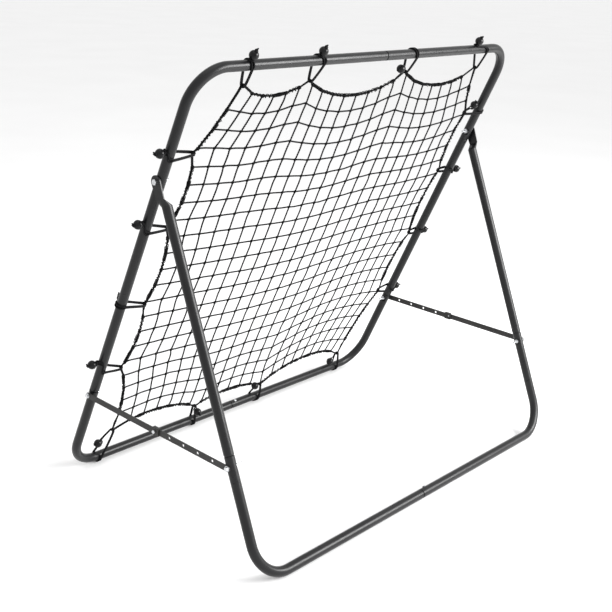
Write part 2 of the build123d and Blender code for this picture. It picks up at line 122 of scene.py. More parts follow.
# Each loop as its eyelet, where it goes round the tube, its ball, and the lean of the knot's tails.
LOOPS = {
    "top": [
        ((0.455, 1.175), 0.459, (0.460, 1.253, 0.006), (-0.8, 0.5, 0.3)),
        ((0.228, 1.173), 0.218, (0.228, 1.2525, 0.006), (-0.8, 0.5, 0.3)),
        ((-0.146, 1.175), -0.149, (-0.121, 1.182, 0), (0.5, 0.8, 0.2)),
        ((-0.480, 1.169), -0.478, (-0.430, 1.253, 0.004), (0.1, 1.0, 0.1)),
    ],
    "left": [
        ((-0.545, 1.009), 1.012, (-0.577, 1.034, 0), (0.2, 0.6, -0.9)),
        ((-0.556, 0.802), 0.803, (-0.657, 0.794, 0), (-0.8, 0.7, 0.2)),
        ((-0.563, 0.561), 0.569, (-0.646, 0.557, 0), (-0.8, 0.7, 0.2)),
        ((-0.547, 0.323), 0.317, (-0.644, 0.321, 0), (-0.9, 0.5, 0.1)),
    ],
    "bottom": [
        ((-0.476, 0.060), -0.492, (-0.455, 0.031, 0), (0.8, 0.8, 0.2)),
        ((-0.102, 0.049), -0.106, (-0.057, 0.074, 0.016), (0.8, 0.8, 0.2)),
        ((0.179, 0.060), 0.162, (0.185, 0.060, 0.022), (0.3, -0.4, 0.7)),
        ((0.496, 0.090), 0.520, (0.534, 0.055, 0), (0.9, 0.5, 0.2)),
    ],
    "right": [
        ((0.546, 0.345), 0.362, (0.648, 0.389, 0), (0.8, 0.7, 0.2)),
        ((0.537, 0.557), 0.579, (0.590, 0.569, -0.029), (0.8, 0.8, -0.2)),
        ((0.546, 0.796), 0.803, (0.641, 0.824, 0), (0.8, 0.7, 0.2)),
        ((0.542, 1.005), 1.004, (0.642, 1.017, 0), (0.9, 0.3, 0.1)),
    ],
}

# ---- camera ----
CAMERA_PLACE = (2.0878, 1.7511, 1.3852)
CAMERA_AZIMUTH, CAMERA_ELEVATION, CAMERA_ROLL = 133.774, 17.2925, 2.268
LENS, SENSOR = 60.654, 36.0
SHIFT = (0.0688, -0.0568)

# ---- studio ----
FLOOR_HALF = 150.0
FLOOR_SHADES = (0.90, 0.92)
SURROUND_LIGHT = 0.98
# Each softbox as its name, place, aim, size and power.
SOFTBOXES = [
    ("key", (-1.95, 2.95, 1.85), (0, 0, 0.7), (2.5, 1.8), 240.0),
    ("top", (0.6, 0.4, 4.2), (0, 0, 0.6), (2.4, 2.4), 14.0),
]


# ---- places in the net frame ----
def joint_place(name):
    """A joint's place in the YZ plane through the middle of the object."""
    (place,) = [joint["pos_m"] for joint in frame["joints"] if joint["name"] == name]
    return np.array([0.0, place[1], place[2]])


PIVOT = joint_place("leg_fold")
RISE = PIVOT - joint_place("strut_pivot_right")
UP = RISE / np.linalg.norm(RISE)
BEHIND = np.array([0.0, UP[2], -UP[1]])
NET_AXES = np.array([[1.0, 0.0, 0.0], UP, BEHIND])
NET_FOOT = PIVOT - UP * PIVOT_UP


def to_world(places):
    return np.asarray(places, float) @ NET_AXES + NET_FOOT


# ---- swept strands ----
def unit(vectors):
    vectors = np.asarray(vectors, float)
    return vectors / np.maximum(np.linalg.norm(vectors, axis=-1, keepdims=True), 1e-12)


def smooth(points, step, closed=False):
    """Centripetal Catmull-Rom curve through the points, resampled at even steps."""
    points = np.asarray(points, float)
    if closed:
        knots = np.vstack([points[-1], points, points[0], points[1]])
    else:
        first, last = 2 * points[0] - points[1], 2 * points[-1] - points[-2]
        knots = np.vstack([first, points, last])
    dense = []
    for p0, p1, p2, p3 in zip(knots, knots[1:], knots[2:], knots[3:]):
        t1 = sqrt(np.linalg.norm(p1 - p0)) + 1e-9
        t2 = t1 + sqrt(np.linalg.norm(p2 - p1)) + 1e-9
        t3 = t2 + sqrt(np.linalg.norm(p3 - p2)) + 1e-9
        count = max(4, int(np.linalg.norm(p2 - p1) / step * 4))
        t = np.linspace(t1, t2, count, endpoint=False)[:, None]
        a1 = p0 * (t1 - t) / t1 + p1 * t / t1
        a2 = p1 * (t2 - t) / (t2 - t1) + p2 * (t - t1) / (t2 - t1)
        a3 = p2 * (t3 - t) / (t3 - t2) + p3 * (t - t2) / (t3 - t2)
        b1 = a1 * (t2 - t) / t2 + a2 * t / t2
        b2 = a2 * (t3 - t) / (t3 - t1) + a3 * (t - t1) / (t3 - t1)
        dense.append(b1 * (t2 - t) / (t2 - t1) + b2 * (t - t1) / (t2 - t1))
    dense.append(knots[-2][None] if not closed else points[:1])
    return resample(np.vstack(dense), step, closed)


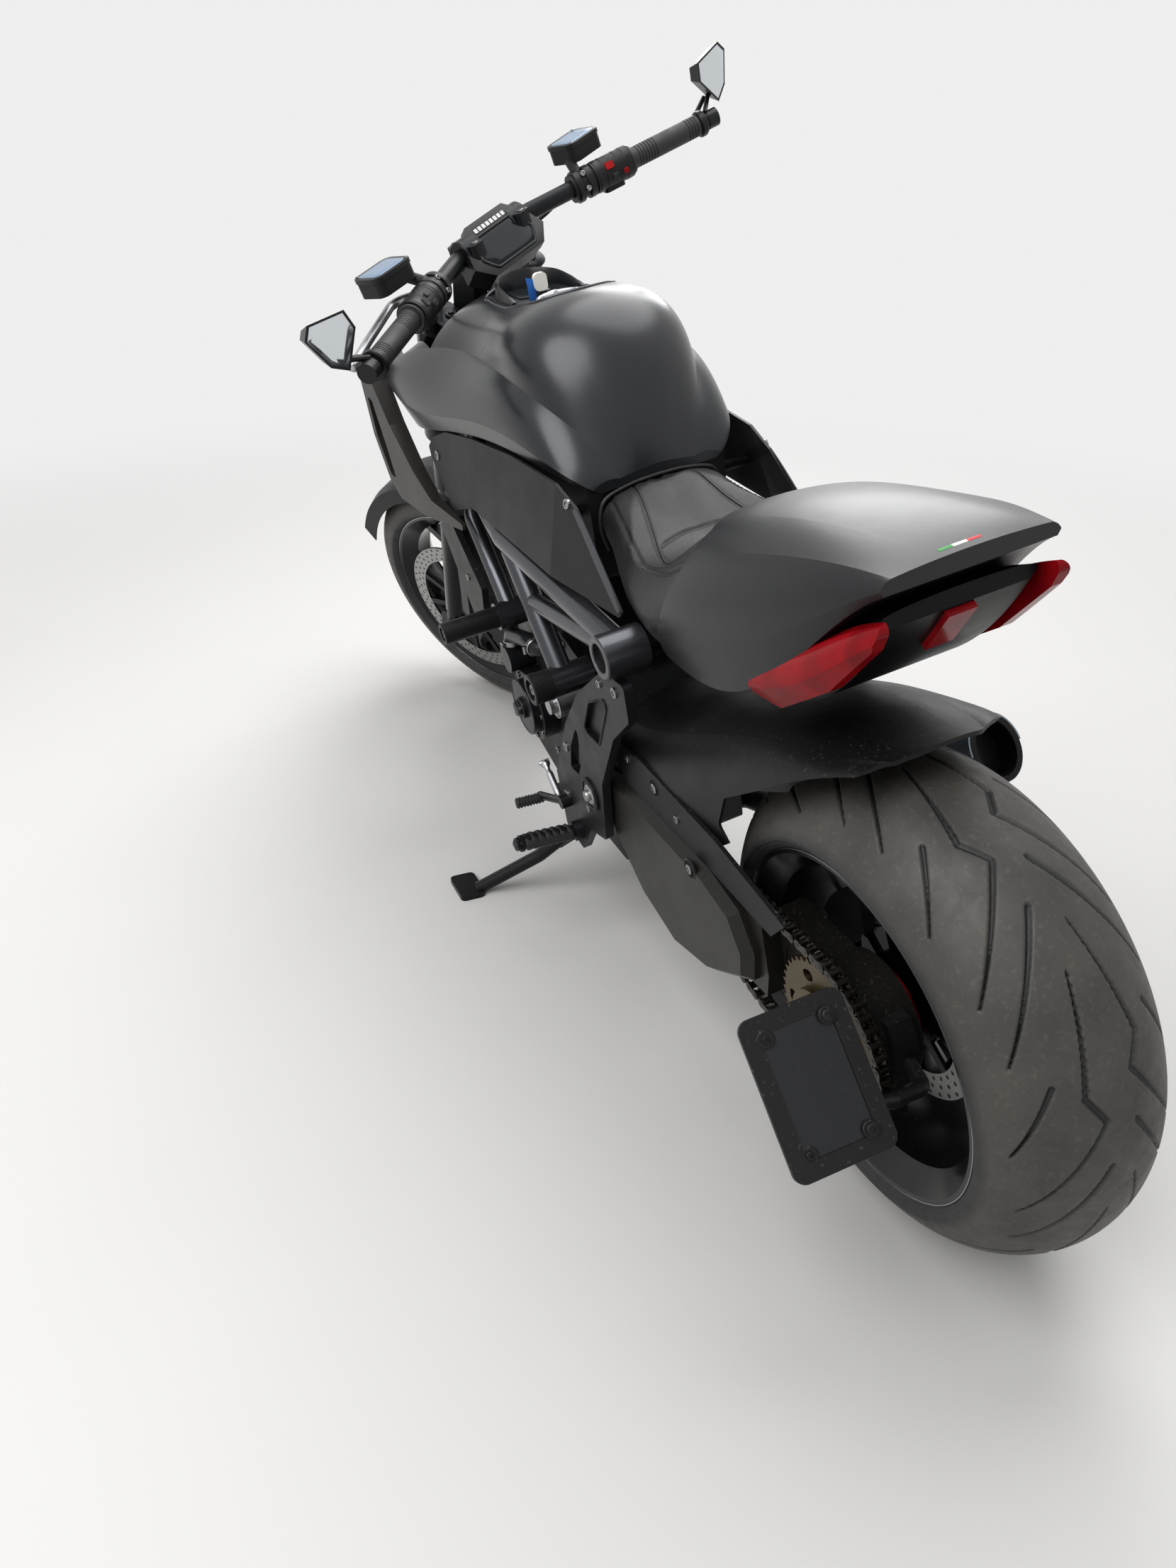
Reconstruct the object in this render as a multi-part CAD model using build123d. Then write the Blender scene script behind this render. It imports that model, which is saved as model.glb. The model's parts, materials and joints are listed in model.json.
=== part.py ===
from build123d import *
from math import atan2, copysign, cos, degrees, pi, radians, sin, sqrt, tan
import os

# Power cruiser motorcycle, in millimetres.
# Every piece is modelled on the upright machine: X forward, Y left, Z up, and the origin on the
# ground below the rear axle. The last section turns the steering to its left stop and leans the
# machine on its side stand, with the origin below the middle of the parked machine.

# Wheelbase and steering: the chassis hangs from the steering head, and the rear axle lies behind it
STEERING_GROUND_X = 1720
TRAIL = 130
WHEELBASE = 1590
RAKE = 28
STEER_LOCK = 26.9
LEAN = 10.15

# Tyres and rims
REAR_RADIUS = 324
REAR_WIDTH = 240
REAR_CROWN = 130
FRONT_RADIUS = 299
FRONT_WIDTH = 120
FRONT_CROWN = 60
TYRE_WALL = 14
BEAD_SEAT = 8
RIM_RADIUS = 228
RIM_WALL = 7
RIM_DROP = 26
RIM_FLANGE = 12
REAR_RIM_HALF = 111
FRONT_RIM_HALF = 48
SPOKES = 5
SPOKE_SPREAD = 13
SPOKE_SPLIT = 0.45
REAR_HUB_R = 62
REAR_HUB_OUT = -44
REAR_SPOKE = (-26, -77, 24, 24)
FRONT_HUB_R = 34
FRONT_SPOKE = (0, 0, 18, 22)

# Clearances
RUNNING = 0.3
SEATED = 0.3
SWEEP = 5

# Brakes
DISC_THICK = 5
DISC_BAND = 34
DISC_ARMS = 10
DISC_ARM_WIDTH = 14
FRONT_DISC_RADIUS = 162
FRONT_DISC_Y = 68
FRONT_DISC_HUB_R = 50
REAR_DISC_RADIUS = 132
REAR_DISC_Y = 30
REAR_DISC_HUB_R = 60
DISC_GAP = 2
CALIPER_OVER = 24
CALIPER_UNDER = 46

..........

## Task description
Exact output of every entry is required.

## Full response
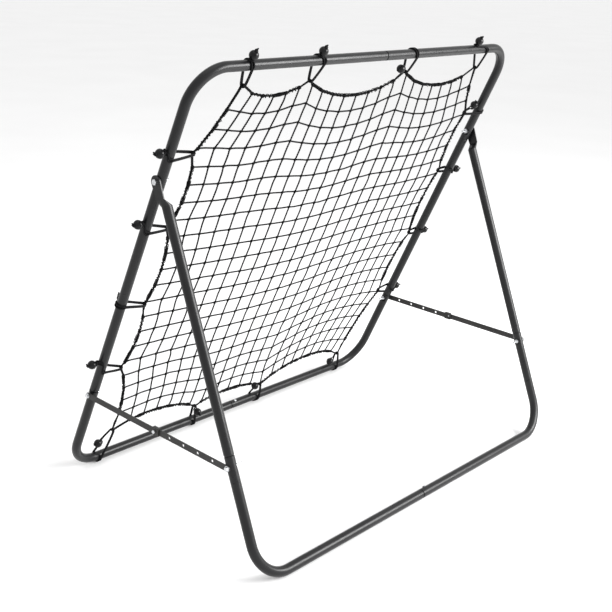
Write part 2 of the build123d and Blender code for this picture. It picks up at line 122 of scene.py. More parts follow.
# Each loop as its eyelet, where it goes round the tube, its ball, and the lean of the knot's tails.
LOOPS = {
    "top": [
        ((0.455, 1.175), 0.459, (0.460, 1.253, 0.006), (-0.8, 0.5, 0.3)),
        ((0.228, 1.173), 0.218, (0.228, 1.2525, 0.006), (-0.8, 0.5, 0.3)),
        ((-0.146, 1.175), -0.149, (-0.121, 1.182, 0), (0.5, 0.8, 0.2)),
        ((-0.480, 1.169), -0.478, (-0.430, 1.253, 0.004), (0.1, 1.0, 0.1)),
    ],
    "left": [
        ((-0.545, 1.009), 1.012, (-0.577, 1.034, 0), (0.2, 0.6, -0.9)),
        ((-0.556, 0.802), 0.803, (-0.657, 0.794, 0), (-0.8, 0.7, 0.2)),
        ((-0.563, 0.561), 0.569, (-0.646, 0.557, 0), (-0.8, 0.7, 0.2)),
        ((-0.547, 0.323), 0.317, (-0.644, 0.321, 0), (-0.9, 0.5, 0.1)),
    ],
    "bottom": [
        ((-0.476, 0.060), -0.492, (-0.455, 0.031, 0), (0.8, 0.8, 0.2)),
        ((-0.102, 0.049), -0.106, (-0.057, 0.074, 0.016), (0.8, 0.8, 0.2)),
        ((0.179, 0.060), 0.162, (0.185, 0.060, 0.022), (0.3, -0.4, 0.7)),
        ((0.496, 0.090), 0.520, (0.534, 0.055, 0), (0.9, 0.5, 0.2)),
    ],
    "right": [
        ((0.546, 0.345), 0.362, (0.648, 0.389, 0), (0.8, 0.7, 0.2)),
        ((0.537, 0.557), 0.579, (0.590, 0.569, -0.029), (0.8, 0.8, -0.2)),
        ((0.546, 0.796), 0.803, (0.641, 0.824, 0), (0.8, 0.7, 0.2)),
        ((0.542, 1.005), 1.004, (0.642, 1.017, 0), (0.9, 0.3, 0.1)),
    ],
}

# ---- camera ----
CAMERA_PLACE = (2.0878, 1.7511, 1.3852)
CAMERA_AZIMUTH, CAMERA_ELEVATION, CAMERA_ROLL = 133.774, 17.2925, 2.268
LENS, SENSOR = 60.654, 36.0
SHIFT = (0.0688, -0.0568)

# ---- studio ----
FLOOR_HALF = 150.0
FLOOR_SHADES = (0.90, 0.92)
SURROUND_LIGHT = 0.98
# Each softbox as its name, place, aim, size and power.
SOFTBOXES = [
    ("key", (-1.95, 2.95, 1.85), (0, 0, 0.7), (2.5, 1.8), 240.0),
    ("top", (0.6, 0.4, 4.2), (0, 0, 0.6), (2.4, 2.4), 14.0),
]


# ---- places in the net frame ----
def joint_place(name):
    """A joint's place in the YZ plane through the middle of the object."""
    (place,) = [joint["pos_m"] for joint in frame["joints"] if joint["name"] == name]
    return np.array([0.0, place[1], place[2]])


PIVOT = joint_place("leg_fold")
RISE = PIVOT - joint_place("strut_pivot_right")
UP = RISE / np.linalg.norm(RISE)
BEHIND = np.array([0.0, UP[2], -UP[1]])
NET_AXES = np.array([[1.0, 0.0, 0.0], UP, BEHIND])
NET_FOOT = PIVOT - UP * PIVOT_UP


def to_world(places):
    return np.asarray(places, float) @ NET_AXES + NET_FOOT


# ---- swept strands ----
def unit(vectors):
    vectors = np.asarray(vectors, float)
    return vectors / np.maximum(np.linalg.norm(vectors, axis=-1, keepdims=True), 1e-12)


def smooth(points, step, closed=False):
    """Centripetal Catmull-Rom curve through the points, resampled at even steps."""
    points = np.asarray(points, float)
    if closed:
        knots = np.vstack([points[-1], points, points[0], points[1]])
    else:
        first, last = 2 * points[0] - points[1], 2 * points[-1] - points[-2]
        knots = np.vstack([first, points, last])
    dense = []
    for p0, p1, p2, p3 in zip(knots, knots[1:], knots[2:], knots[3:]):
        t1 = sqrt(np.linalg.norm(p1 - p0)) + 1e-9
        t2 = t1 + sqrt(np.linalg.norm(p2 - p1)) + 1e-9
        t3 = t2 + sqrt(np.linalg.norm(p3 - p2)) + 1e-9
        count = max(4, int(np.linalg.norm(p2 - p1) / step * 4))
        t = np.linspace(t1, t2, count, endpoint=False)[:, None]
        a1 = p0 * (t1 - t) / t1 + p1 * t / t1
        a2 = p1 * (t2 - t) / (t2 - t1) + p2 * (t - t1) / (t2 - t1)
        a3 = p2 * (t3 - t) / (t3 - t2) + p3 * (t - t2) / (t3 - t2)
        b1 = a1 * (t2 - t) / t2 + a2 * t / t2
        b2 = a2 * (t3 - t) / (t3 - t1) + a3 * (t - t1) / (t3 - t1)
        dense.append(b1 * (t2 - t) / (t2 - t1) + b2 * (t - t1) / (t2 - t1))
    dense.append(knots[-2][None] if not closed else points[:1])
    return resample(np.vstack(dense), step, closed)


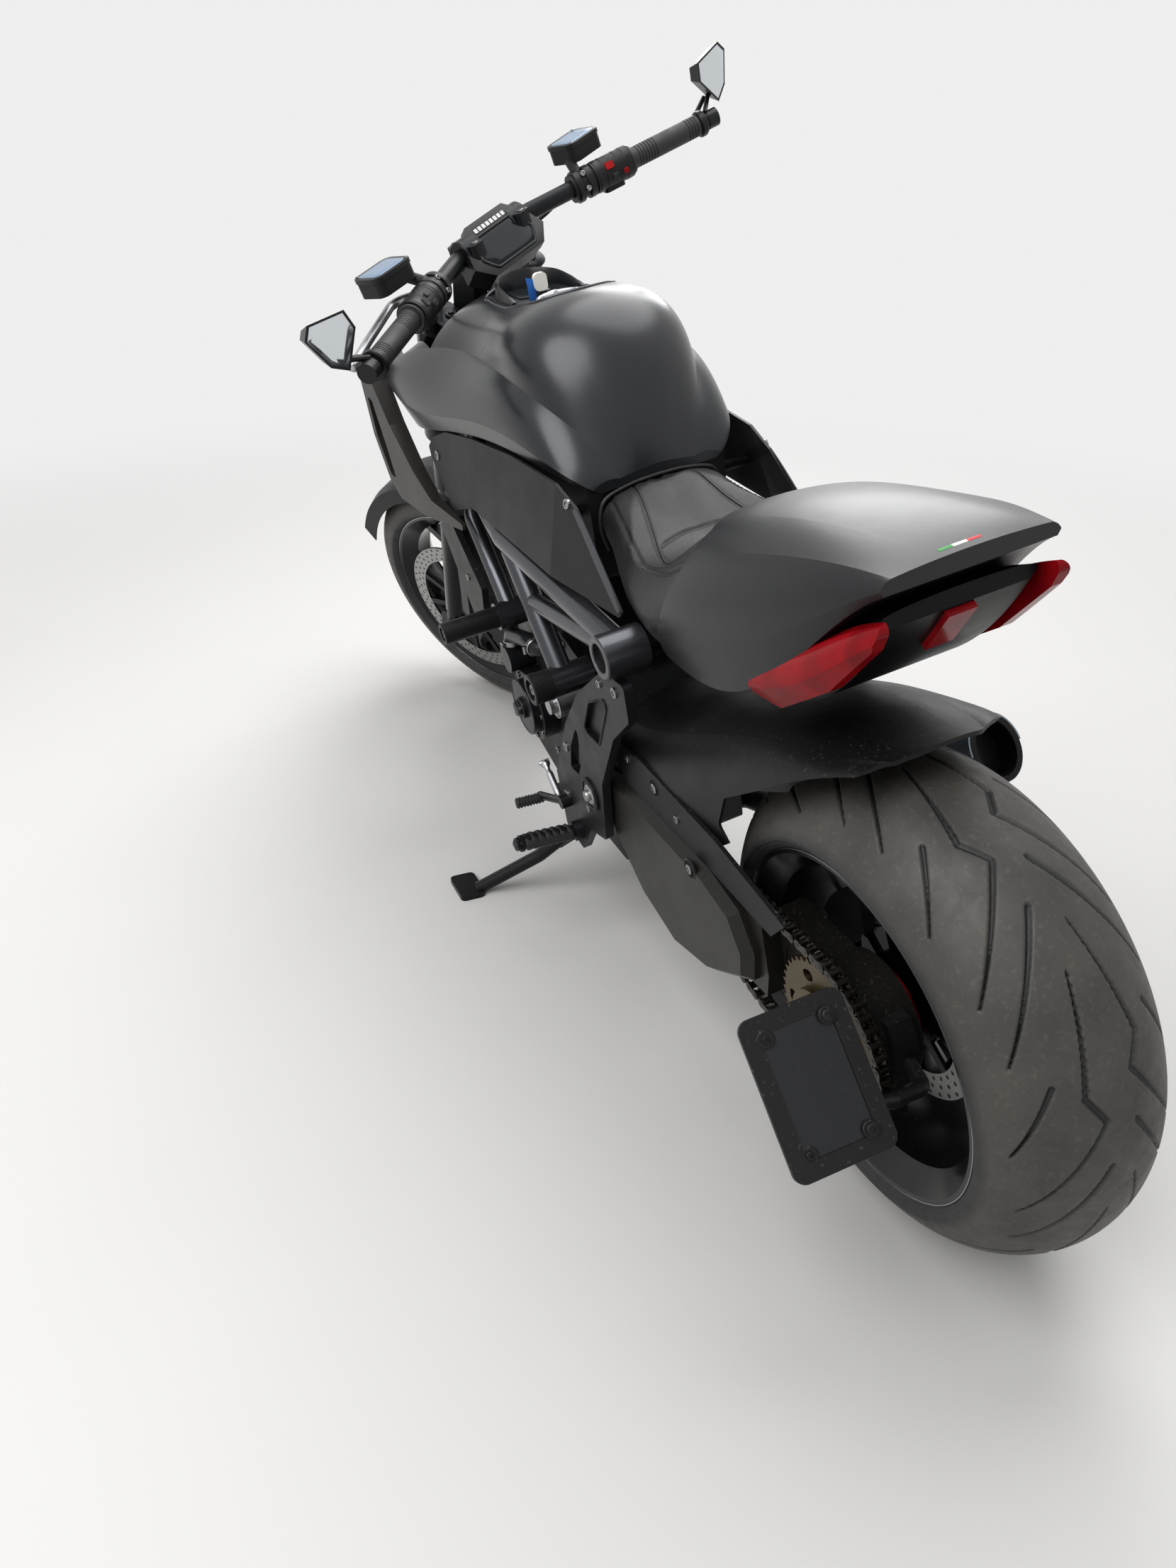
Reconstruct the object in this render as a multi-part CAD model using build123d. Then write the Blender scene script behind this render. It imports that model, which is saved as model.glb. The model's parts, materials and joints are listed in model.json.
=== part.py ===
from build123d import *
from math import atan2, copysign, cos, degrees, pi, radians, sin, sqrt, tan
import os

# Power cruiser motorcycle, in millimetres.
# Every piece is modelled on the upright machine: X forward, Y left, Z up, and the origin on the
# ground below the rear axle. The last section turns the steering to its left stop and leans the
# machine on its side stand, with the origin below the middle of the parked machine.

# Wheelbase and steering: the chassis hangs from the steering head, and the rear axle lies behind it
STEERING_GROUND_X = 1720
TRAIL = 130
WHEELBASE = 1590
RAKE = 28
STEER_LOCK = 26.9
LEAN = 10.15

# Tyres and rims
REAR_RADIUS = 324
REAR_WIDTH = 240
REAR_CROWN = 130
FRONT_RADIUS = 299
FRONT_WIDTH = 120
FRONT_CROWN = 60
TYRE_WALL = 14
BEAD_SEAT = 8
RIM_RADIUS = 228
RIM_WALL = 7
RIM_DROP = 26
RIM_FLANGE = 12
REAR_RIM_HALF = 111
FRONT_RIM_HALF = 48
SPOKES = 5
SPOKE_SPREAD = 13
SPOKE_SPLIT = 0.45
REAR_HUB_R = 62
REAR_HUB_OUT = -44
REAR_SPOKE = (-26, -77, 24, 24)
FRONT_HUB_R = 34
FRONT_SPOKE = (0, 0, 18, 22)

# Clearances
RUNNING = 0.3
SEATED = 0.3
SWEEP = 5

# Brakes
DISC_THICK = 5
DISC_BAND = 34
DISC_ARMS = 10
DISC_ARM_WIDTH = 14
FRONT_DISC_RADIUS = 162
FRONT_DISC_Y = 68
FRONT_DISC_HUB_R = 50
REAR_DISC_RADIUS = 132
REAR_DISC_Y = 30
REAR_DISC_HUB_R = 60
DISC_GAP = 2
CALIPER_OVER = 24
CALIPER_UNDER = 46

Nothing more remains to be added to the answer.